>>

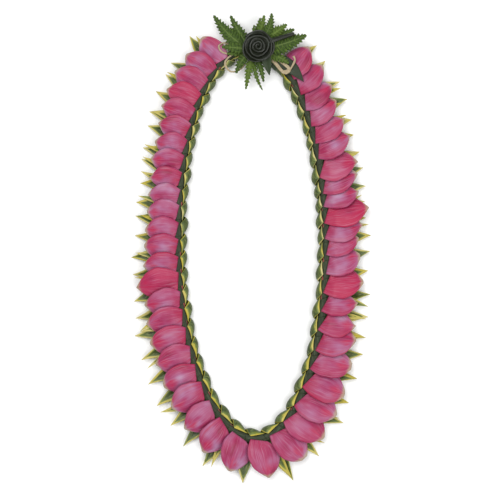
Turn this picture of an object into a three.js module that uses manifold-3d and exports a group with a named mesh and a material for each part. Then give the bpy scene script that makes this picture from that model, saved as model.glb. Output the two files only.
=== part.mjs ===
// Fresh flower lei, lying flat and open: a wound loop of folded leaves and overlapping petals,
// joined at the top under a rolled ti-leaf rose with fern pieces and a raffia tie.
// Millimetres. +Z is up, +Y runs from the middle of the hole to the rose, the lei rests on z = 0.

import * as THREE from 'three';
import Module from 'manifold-3d';

const wasm = await Module();
wasm.setup();

// The loop that the core follows
const LOOP_HALF_WIDTH = 78.2;
const LOOP_LOWER = 200.5;
const LOOP_UPPER = 208;
const LOOP_CENTRE = [0.03, 1.23];
const LOOP_SWAY = 4;
const FULLNESS_UPPER_LEFT = 2.25;
const FULLNESS_UPPER_RIGHT = 2.05;
const FULLNESS_LOWER = 2;

// The braid, wound on the core in turns that start at a seam
const CORE_RADIUS = 3.2;
const CORE_HEIGHT = 6.5;
const BRAID_BORE = 4.3;
const LOBE = [7.7, 5.4];
const LOBE_BULGE = 2.4;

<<

• **EXERCISE DETAILS**
All of the material must be reproduced exactly.

• **RESULT**
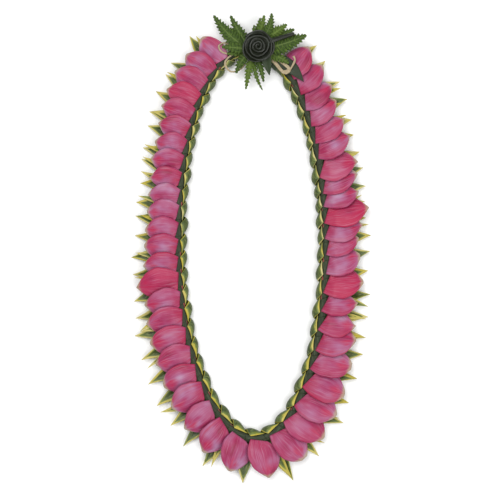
Turn this picture of an object into a three.js module that uses manifold-3d and exports a group with a named mesh and a material for each part. Then give the bpy scene script that makes this picture from that model, saved as model.glb. Output the two files only.
=== part.mjs ===
// Fresh flower lei, lying flat and open: a wound loop of folded leaves and overlapping petals,
// joined at the top under a rolled ti-leaf rose with fern pieces and a raffia tie.
// Millimetres. +Z is up, +Y runs from the middle of the hole to the rose, the lei rests on z = 0.

import * as THREE from 'three';
import Module from 'manifold-3d';

const wasm = await Module();
wasm.setup();

// The loop that the core follows
const LOOP_HALF_WIDTH = 78.2;
const LOOP_LOWER = 200.5;
const LOOP_UPPER = 208;
const LOOP_CENTRE = [0.03, 1.23];
const LOOP_SWAY = 4;
const FULLNESS_UPPER_LEFT = 2.25;
const FULLNESS_UPPER_RIGHT = 2.05;
const FULLNESS_LOWER = 2;

// The braid, wound on the core in turns that start at a seam
const CORE_RADIUS = 3.2;
const CORE_HEIGHT = 6.5;
const BRAID_BORE = 4.3;
const LOBE = [7.7, 5.4];
const LOBE_BULGE = 2.4;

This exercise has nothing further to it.